There are eligibility requirements that have to be met before being allowed to stay in shelters. Still, anecdotally at least, some enter a shelter, or linger there, when other options are available. Those in New York’s system also stay far longer than in other parts of the country, with the average stay nationally about two weeks—while in the city, families stay for an average of about a year and single adults about a year and a half, according to one expert and a city spokeswoman.
But there’s no real proof that the right to shelter broadly discourages people here from finding a bed with friends or family, or encourages people elsewhere to come here in the first place.
Gaming the system may be a factor on the margins, but an expert says the steep price of affordable housing and the end of a crucial subsidy in 2011 are seen as driving up the numbers of the city’s homeless.
Dan O’Flaherty of Columbia, who studies urban economics, writes in an email he knows of no “serious research on right to shelter.”
O’Flaherty also shot down talk that giving housing subsidies to those who have been in shelters incentivizes people to claim to be homeless.
“The urban legend—the perverse incentive—is absolutely false,” he says.
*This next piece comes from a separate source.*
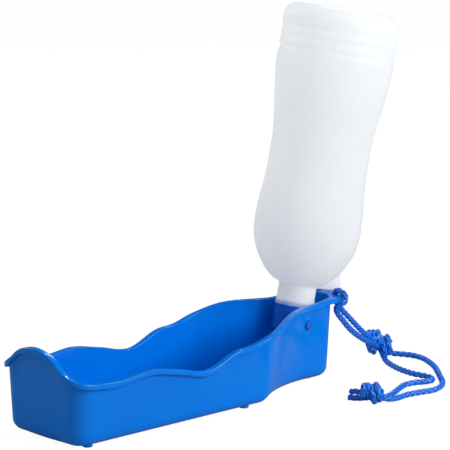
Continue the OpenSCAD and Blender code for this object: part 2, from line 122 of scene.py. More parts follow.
def rounded(out, up, soft, start_deg, end_deg, steps):
    """Points of the arc that rounds a corner at (out, up). Its angles say which way it faces."""
    faces_way = math.radians((start_deg + end_deg) / 2)
    centre = (out - math.copysign(soft, math.cos(faces_way)),
              up - math.copysign(soft, math.sin(faces_way)))
    return arc(centre, soft, start_deg, end_deg, steps)


def upright(radius, start, end, step):
    """Points (radius, height) straight up or down a wall."""
    return [(radius, height) for height in between(start, end, step)]


# %% Faces of a grid


def grid_faces(rows, columns, rows_closed, columns_closed):
    """Quads of a grid whose point (row, column) has the index row * columns + column."""
    r = np.arange(rows if rows_closed else rows - 1)[:, None]
    c = np.arange(columns if columns_closed else columns - 1)[None, :]
    r2, c2 = (r + 1) % rows, (c + 1) % columns
    quads = np.stack([r * columns + c, r * columns + c2, r2 * columns + c2, r2 * columns + c], -1)
    return quads.reshape(-1, 4).tolist()


def end_fans(rows, columns):
    """Triangles that close both ends of a tube, from two points added after the grid's own."""
    pole, last = rows * columns, (rows - 1) * columns
    fans = []
    for j in range(columns):
        fans.append([pole, (j + 1) % columns, j])
        fans.append([pole + 1, last + j, last + (j + 1) % columns])
    return fans


# %% Mesh helpers


def add_piece(name, points_mm, faces, smooth_angle=35):
    """A mesh object in the row frame from points in millimetres, smooth up to an angle."""
    mesh = bpy.data.meshes.new(name)
    mesh.from_pydata((np.asarray(points_mm, float) * MM).tolist(), [], faces)
    mesh.validate()
    work = bmesh.new()
    work.from_mesh(mesh)
    bmesh.ops.recalc_face_normals(work, faces=work.faces)
    work.to_mesh(mesh)
    work.free()
    piece = bpy.data.objects.new(name, mesh)
    bpy.context.scene.collection.objects.link(piece)
    shade(piece, smooth_angle)
    return piece


def shade(piece, smooth_angle):
    piece.data.shade_smooth()
    piece.data.set_sharp_from_angle(angle=math.radians(smooth_angle))


def apply_boolean(piece, operation, *others):
    """Cuts the others out of the piece, or fuses them to it, and removes them."""
    for other in others:
        step = piece.modifiers.new(operation, "BOOLEAN")
        step.operation, step.solver, step.object = operation, "EXACT", other
        with bpy.context.temp_override(object=piece, active_object=piece):
            bpy.ops.object.modifier_apply(modifier=step.name)
        old = other.data
        bpy.data.objects.remove(other)
        bpy.data.meshes.remove(old)


# %% [markdown]
# ## The cord
#
# The lanyard is one blue polypropylene cord, 3.6 mm thick. Its middle passes through the near
# hole in the tray's rear ledge; both halves run side by side into one knot, round a wrist loop
# and into a second knot near the ends. It could be a bevelled curve with a bump texture, but the
# braid stands out at the edge of a cord this coarse, so it is modelled: six yarns, three turning
# each way, and each goes over one and under one of the others. A point of the cord's skin is
# pushed out where a yarn lies on top and pulled in between yarns.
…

As for people moving to New York because they know they can get a bed, O’Flaherty notes that there are a lot of homeless people in nearby Newark, New Jersey. And, he says, the turnstiles for the trains across the Hudson River can be easily hopped.
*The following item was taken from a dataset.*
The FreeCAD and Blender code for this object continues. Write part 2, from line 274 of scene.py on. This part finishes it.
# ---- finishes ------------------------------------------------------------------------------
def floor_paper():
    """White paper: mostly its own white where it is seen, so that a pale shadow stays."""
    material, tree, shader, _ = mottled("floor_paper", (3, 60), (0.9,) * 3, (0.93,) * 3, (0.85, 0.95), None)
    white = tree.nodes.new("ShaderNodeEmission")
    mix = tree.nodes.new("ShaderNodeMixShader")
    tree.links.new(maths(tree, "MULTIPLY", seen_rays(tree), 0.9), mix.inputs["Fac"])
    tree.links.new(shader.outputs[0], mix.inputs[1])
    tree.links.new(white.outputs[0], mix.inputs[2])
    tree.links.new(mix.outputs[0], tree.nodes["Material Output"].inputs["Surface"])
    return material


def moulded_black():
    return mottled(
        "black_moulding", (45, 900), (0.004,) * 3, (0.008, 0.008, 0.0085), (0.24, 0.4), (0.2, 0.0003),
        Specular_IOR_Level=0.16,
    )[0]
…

The upshot to all this: in the absence of compelling data indicating the “right to shelter” laws have overwhelmingly increased homelessness, it’s highly unlikely City Hall will end it.
Nor, arguably, should it.
Stiff eligibility requirements to root out fraud are in order. Still, after a fitful beginning, de Blasio’s plan for the homeless may just be taking flight—especially a robust plan for affordable housing. It’s unfortunate that it comes just as Washington is poised to cut off even more funding for a city that, according to the Partnership for New York City, already sends $56 billion more to the federal treasury than it receives.